Looking at the PEP “failures” is also important, and in this case it’s a actually a bit of a good news scenario:

  • All 3 PEP failures were in animals less than 12 weeks of age. We don’t normally start rabies vaccination until 12 weeks of age because that’s the age that we know that it will work. In younger animals, there’s the potential that lingering antibodies inherited from the dam can interfere with response to vaccination.
  • Two of the three PEP failures only got their initial vaccine dose (see table below).
    • One dog died before the time of the dose in the 3rd week.
    • One dog just didn’t get its second dose for some reason, and died 31 days after exposure.
    • The cat got a 2nd dose, but signs of rabies developed the next day, so that dose was obviously too late.
  • It’s quite possible that these 3 PEP failures were animals that had no ability to respond effectively to a vaccine based on their age, and the onset of disease was quick enough that they didn’t get a chance to have multiple doses of vaccine during their confinement period.
  • No dogs or cats that were over 12 weeks of age and no dogs or cats that underwent the full PEP regimen got rabies.

Take home messages

Rabies PEP should be considered in domestic animals.

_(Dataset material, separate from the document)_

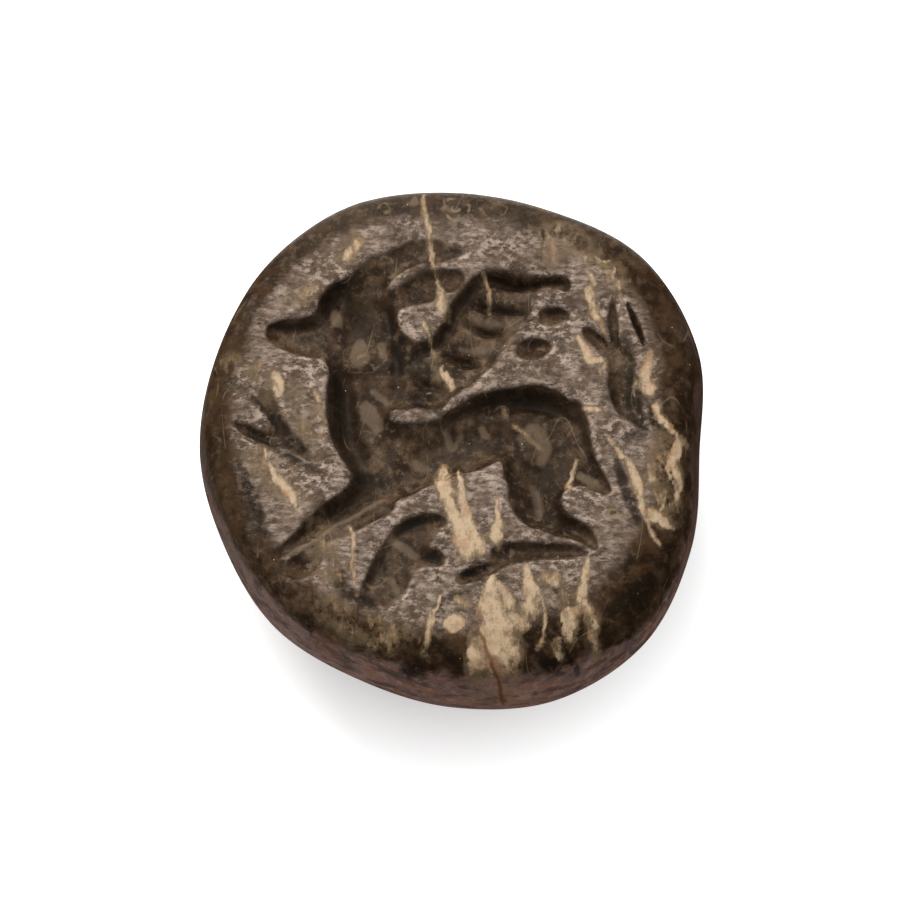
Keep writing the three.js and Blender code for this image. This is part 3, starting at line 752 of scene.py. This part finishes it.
def make_trough_group():
    """How deep, in millimetres, the troughs along an object's lines reach under each point. The
    points first wander a little, so that no edge comes out smoother than a hand makes it."""
    tree, given = open_tree(
        "trough_depth", "GeometryNodeTree",
        [("Lines", "Object"), ("Wander", "Float"), ("Wander Scale", "Float")], [("Depth", "Float")],
    )
    source = {"Object": given["Lines"]}
    lines = add(tree, "GeometryNodeObjectInfo", source, transform_space="ORIGINAL")
    curve = result(tree, "GeometryNodeMeshToCurve", {"Mesh": lines.outputs["Geometry"]})
    curve = result(tree, "GeometryNodeCurveSplineType", {"Curve": curve}, spline_type="CATMULL_ROM")
    fine = {"Geometry": curve, "Resolution": 7}
    curve = result(tree, "GeometryNodeSetSplineResolution", fine)
    width = noted_before(tree, "half_width")
    depth = noted_before(tree, "depth")
    place = result(tree, "GeometryNodeInputPosition")

    # The section is a parabola that runs a little past its own edges.
    past_edge = 1.1
    bar = {"Start": (-past_edge, 0, 0), "End": (past_edge, 0, 0)}
    bar = result(tree, "GeometryNodeCurvePrimitiveLine", bar)
    bar = result(tree, "GeometryNodeResampleCurve", {"Curve": bar, "Count": 17})
    along = coordinates(tree, place)[0]
    drop = reckon(tree, "SUBTRACT", 1.0, reckon(tree, "MULTIPLY", along, along))
    bent = {"Geometry": bar, "Position": vector_of(tree, along, drop)}
    section = result(tree, "GeometryNodeSetPosition", bent)
    sweep = {"Curve": curve, "Profile Curve": section, "Scale": width}
    swept = result(tree, "GeometryNodeCurveToMesh", sweep)
    stretch = vector_of(tree, 1.0, 1.0, reckon(tree, "DIVIDE", depth, width))
    deepened = {"Geometry": swept, "Position": reckon_vector(tree, "MULTIPLY", place, stretch)}
    trough = result(tree, "GeometryNodeSetPosition", deepened)

    # A ray from far below finds the lowest trough at each point.
    grown = scaled(tree, place, 1 / MM)
    noise = add(tree, "ShaderNodeTexNoise", {"Vector": grown, "Scale": given["Wander Scale"]})
    shift = reckon_vector(tree, "SUBTRACT", noise.outputs["Color"], (0.5, 0.5, 0.5))
    wandered = reckon_vector(tree, "ADD", grown, scaled(tree, shift, given["Wander"]))
    flat = reckon_vector(tree, "MULTIPLY", wandered, (1, 1, 0))
    far_below = 50.0
    ray = add(tree, "GeometryNodeRaycast", {
        "Target Geometry": trough, "Ray Direction": (0, 0, 1), "Ray Length": 2 * far_below,
        "Source Position": reckon_vector(tree, "ADD", flat, (0, 0, -far_below)),
    })
    hit = coordinates(tree, ray.outputs["Hit Position"])[2]
    down = reckon(tree, "MAXIMUM", reckon(tree, "SUBTRACT", 0.0, hit), 0.0)
    down = reckon(tree, "MULTIPLY", down, ray.outputs["Is Hit"])
    add(tree, "NodeGroupOutput", {"Depth": down})
    return tree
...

There’s no guarantee that it can prevent rabies in an exposed dog or cat, but odds of rabies developing while being managed using this approach appears to be really low.

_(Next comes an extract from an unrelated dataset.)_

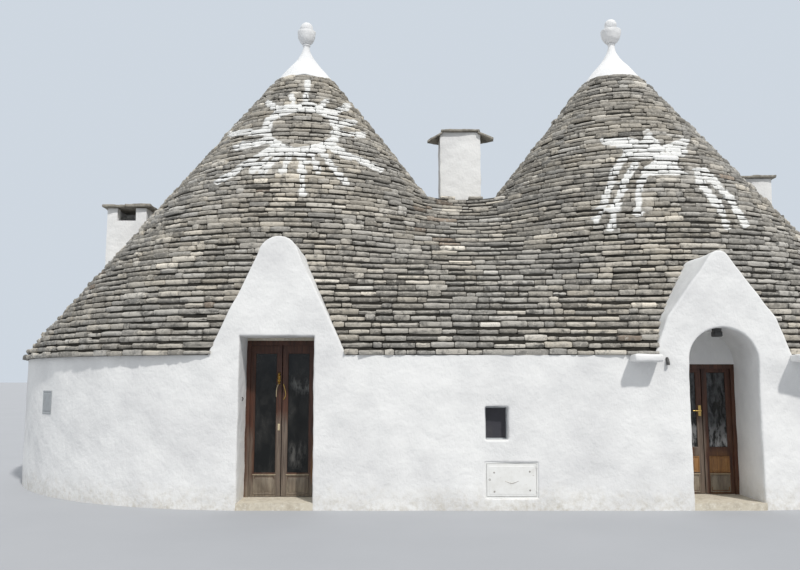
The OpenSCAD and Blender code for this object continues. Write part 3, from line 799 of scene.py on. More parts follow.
@dataclass
class RoofShape:
    """Sizes of both cones and of the hollow valleys that join them."""

    axis: float = 2.93
    foot_z: float = 1.9
    step: float = 0.091
    courses: int = 58
    edge_r: float = 4.6
    top_r: float = 0.545
    gap: float = 0.596
    half: float = 0.38
    set_in: float = 0.07
    fullness: float = 1.3

    def __post_init__(self) -> None:
        """Works out the height of the saddle and its course from the gap."""
        self.top_z = self.foot_z + self.courses * self.step
        self.pitch = (self.top_z - self.foot_z) / (self.edge_r - self.top_r)
        self.saddle_z = self.top_z - (self.axis - self.gap - self.top_r) * self.pitch
        self.saddle_n = int((self.saddle_z - self.foot_z) / self.step)

    def radius(self, z: float) -> float:
        """Radius of a cone at a height, along its straight flank."""
        return self.top_r + (self.top_z - z) / self.pitch

    def hollow(self, z: float) -> tuple[float, float]:
        """Half depth in the middle of the house and radius of the hollow arc.

        Args:
            z: height in metres.

        Returns:
            The half depth w, which falls as a power of the height, and the radius
            (a^2 + w^2 - r^2) / (2 (r - w)) of the arc that touches both cones.
        """
        share = (z - self.foot_z) / (self.saddle_z - self.foot_z)
        waist = (self.edge_r - self.set_in
                 - (self.edge_r - self.set_in - self.half) * share ** self.fullness)
        r = self.radius(z)
        return waist, (self.axis ** 2 + waist ** 2 - r ** 2) / (2 * (r - waist))

    def outlines(self, k: int, spacing: float = 0.02) -> list[Outline]:
        """Outlines of one course as finely divided arcs.

        Args:
            k: number of the course from the eaves.
            spacing: distance between points in metres.

        Returns:
            One outline below the saddle and two above it.
        """
        z = self.foot_z + k * self.step
        r = self.radius(z)
        if k >= self.saddle_n:
            out = ways(full_turn(int(2 * np.pi * r / spacing)))
            return [Outline(out * r + [side * self.axis, 0], out, np.full(len(out), side))
                    for side in (1, -1)]
        waist, f = self.hollow(z)
        lean = math.atan2(waist + f, self.axis)
        arcs = []
        for start, end, centre, bend, side in (
                (lean - np.pi, np.pi - lean, (self.axis, 0.0), r, 1),
                (-lean, lean - np.pi, (0.0, waist + f), -f, 0),
                (lean, 2 * np.pi - lean, (-self.axis, 0.0), r, -1),
                (np.pi - lean, lean, (0.0, -waist - f), -f, 0)):
            out = ways(np.linspace(start, end, max(3, int(abs((end - start) * bend) / spacing)),
                                   endpoint=False))
            arcs.append((out * abs(bend) + centre, out * np.sign(bend),
                         np.full(len(out), side)))
        return [Outline(*map(np.concatenate, zip(*arcs)))]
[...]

We can also flag the cases that are of greater risk of PEP “failure” (in this case, young animals that started PEP before 12 weeks of age).

I wonder whether the 3 and 8 week booster timing is too late. If we’re going to give multiple doses and we don’t have the option for anti-rabies antibody, why not approach it more like they do in people: give the vaccine ASAP (which is already part of the protocol), and then on days 3, 7 and 14? I can’t see any reason not to use that type of approach if it could possibly help avoid PEP failures.

Vaccine failures

One “true pre-exposure vaccination failure” was reported, which is an important case to note.

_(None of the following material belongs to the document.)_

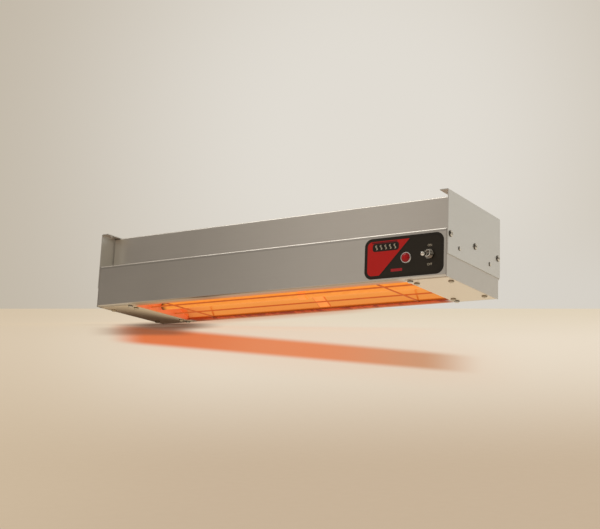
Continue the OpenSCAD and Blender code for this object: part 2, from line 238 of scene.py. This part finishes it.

  • It was in a 3-year-old dog that was initially vaccinated at 16 months of age and got a booster 1.4 years later, meaning it was properly vaccinated and not due for a booster at the time it was exposed to rabies. Nonetheless the dog developed rabies and died.
  • On one hand, it’s just one case. That’s great. Rabies vaccine is one of the best vaccines we have. But no vaccine is ever going to be 100% effective, since we can’t guarantee that every animal will respond to a vaccine the way we want them to.
  • This is a reminder that while rabies vaccination is really useful and really important, we can’t dismiss the potential for rabies in a vaccinated dog or cat. It’s just really unlikely.

Two other previously vaccinated dogs also developed rabies. Both dogs were overdue for vaccination, so they are not considered true vaccine failures, but they’re also important to note.

  • One was a 7-year-old dog that was overdue following a 3-year vaccine (last dose given 5 years earlier). I’d really like to know if this dog had multiple vaccines before the age of 2, or just one dose, since I expect pretty solid, long-lasting immunity with a couple doses – but this also illustrates why you can’t rely on that in all dogs, and regular revaccination remains important.
  • The other case was a 2-year-old dog that had received a rabies vaccine as a puppy but did not get the 1-year booster.

The conclusion of the report was “Results indicated that this protocol is a viable option for unvaccinated domestic animals exposed to rabies. Alternative protocols warrant additional consideration.”

I think that’s a fair evaluation. We don’t really know how well PEP works in domestic animals, but it’s likely quite effective. It is certainly much better than doing nothing, and should be an option for exposed animals. However, I’d like to see a more aggressive PEP regimen than those currently used.

On a closing note, we don’t need to worry about PEP regimens for unvaccinated animals if we don’t have unvaccinated animals. All dogs and cats in rabies endemic areas should be vaccinated from 12 weeks of age and up. We’ll still see exposures in animals younger than that, but maximizing vaccination in animals that can be vaccinated is critical.